Alcohol, pregnancy and the precautionary principle
A recent study showed no evidence of an adverse effect of moderate consumption of alcohol during pregnancy and subsequent child development. But the Department of Health has commented "After assessing the available evidence, we cannot say with confidence that drinking during pregnancy is safe and will not harm your baby. Therefore, as a precautionary measure, our advice to pregnant women and women trying to conceive is to avoid alcohol."
Is this still a tenable position?
The precautionary principle is intended to cover situations where there is a possibility of harm but little evidence exists, and so to be on the safe side a recommendation is made to avoid exposure to the possible hazard. It is based on the popular idea that ‘no evidence of harm’ is not the same as ‘evidence of no harm’. But this old adage does not hold when there has been substantial research done and no indication of harm found.
The Department of Health is reporting as saying that that it wants to offer consistent advice that will not confuse people. We know that the constantly changing stories in the media about is safe and what is not safe can lead to bafflement. But the attitude of the Department could also be interpreted as being patronising and arrogant, and takes no account of the possible cost, in terms of reputation and trust, of providing advice that contradicts the available evidence. Let alone the increased anxiety and guilt of women who have a drink while they're pregnant.
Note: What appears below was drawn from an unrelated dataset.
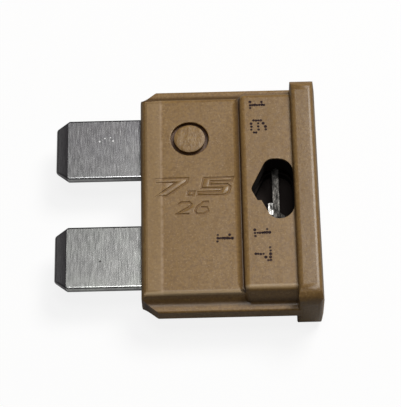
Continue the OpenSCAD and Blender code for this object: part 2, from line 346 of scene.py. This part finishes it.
def grained_zinc():
    """Rolled zinc alloy with fine grain across the blades, and a link darkened as painted shade."""
    finish = Finish("grained_zinc")
    place = finish.places()
    along, across, _ = place
    lines = finish.noise(1.0, detail=3.0, roughness=0.6, stretch=(8.0, 0.45, 1.0))
    hair = finish.noise(1.0, roughness=0.6, stretch=(18.0, 1.2, 1.0))
    stains = finish.noise(0.55, detail=3.0)
    # Painted light: the lower blade is coloured brighter than the upper one
    colour = finish.blend(finish.ramp(across, 7.0, -7.0), srgb(186, 184, 190), srgb(232, 235, 229))
    colour = finish.blend(finish.ramp(stains, 0.38, 0.62) * 0.5, colour, srgb(204, 202, 203))
    colour = finish.blend(finish.ramp(lines, 0.40, 0.70) * 0.6, colour, srgb(160, 161, 160))
    colour = finish.blend(finish.ramp(hair, 0.48, 0.70) * 0.5, colour, srgb(232, 233, 232))
    # Painted shade along the blades' rolled edges
    colour = shaded_edges(finish, place, colour)
    coined = along < TIP_BEVEL_END
    # Painted shade: the coined tips are coloured darker, darkest where the coining ends and paler towards
    # the blade's end
    tip = finish.blend(finish.ramp(along, TIP_BEVEL_END, TIP), srgb(120, 116, 120), srgb(172, 170, 172))
    colour = finish.blend(coined, colour, tip)

    # A cluster of bright pin points on the upper blade and a pit in the lower one
    cells = finish.node("TexVoronoi", {}, {"Vector": finish.coordinates(), "Scale": 2.6}, "Distance")
    pins = (cells < 0.17) * round_spot(along, across, (-2.8, 5.15), 0.80)
    colour = finish.blend(pins, colour, srgb(255, 255, 254))
    pit = round_spot(along, across, (-3.1, -5.0), 0.09)
    colour = finish.blend(pit * 0.8, colour, srgb(60, 58, 58))

    # Painted shade: the link and its foot are coloured dark in random blotches, with pale blotches on the
    # lug beside the link
    link = along > LINK_START
    blots = finish.noise(1.3, detail=3.0, stretch=(1.6, 1.0, 1.0))
    link_shade = finish.blend(finish.ramp(blots, 0.36, 0.70), srgb(20, 19, 18), srgb(80, 78, 75))
    link_shade = finish.blend(boxed(place, LUG) * finish.ramp(blots, 0.35, 0.60), link_shade, srgb(190, 189, 186))
    colour = finish.blend(link, colour, link_shade)

    relief = finish.relief((lines, 0.10, 0.03), (hair, 0.12, 0.01), (blots * link, 0.8, 0.12))
    roughness = 0.22 + 0.05 * finish.ramp(hair, 0.3, 0.7) + 0.16 * link + 0.04 * coined
    return finish.surface({"Base Color": colour, "Metallic": 1.0 - pins, "Roughness": roughness,
                           "Normal": relief})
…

Pregnant women should limit their alcohol intake to less than one standard drink (1.5 UK units or 12g of alcohol) per day and if possible avoid alcohol in the first 3 months of pregnancy.
Women should be informed that binge drinking (defined as more than 5 standard drinks on a single occasion) may be particularly harmful during pregnancy.
(NICE 2007 p.36)
In spite of this pressure, NICE only slightly changed its view, and the final version of the guidelines which appeared in March 2008 (pdf) say:
If you are pregnant or planning to become pregnant, you should try to
avoid alcohol completely in the first 3 months of pregnancy because
there may be an increased risk of miscarriage.
If you choose to drink while you are pregnant, you should drink
no more than 1 or 2 UK units of alcohol once or twice a week.
There is uncertainty about how much alcohol is safe to drink in
pregnancy, but at this low level there is no evidence of any harm to
the unborn baby.
You should not get drunk or binge drink (drinking more than 7.5 UK
units of alcohol on a single occasion) while you are pregnant because
this can harm your unborn baby.
It is reassuring to see NICE showing its independence from the Department.
In fact, as covered by Straight Statistics, the study even points to a possible protective effect of alcohol. This is likely to be a statistical artefact, but even considering this possibility is clearly as unthinkable as in the Million Women study, where teetotallers were simply eliminated from the analysis in spite of them displaying higher cancer rates than moderate drinkers.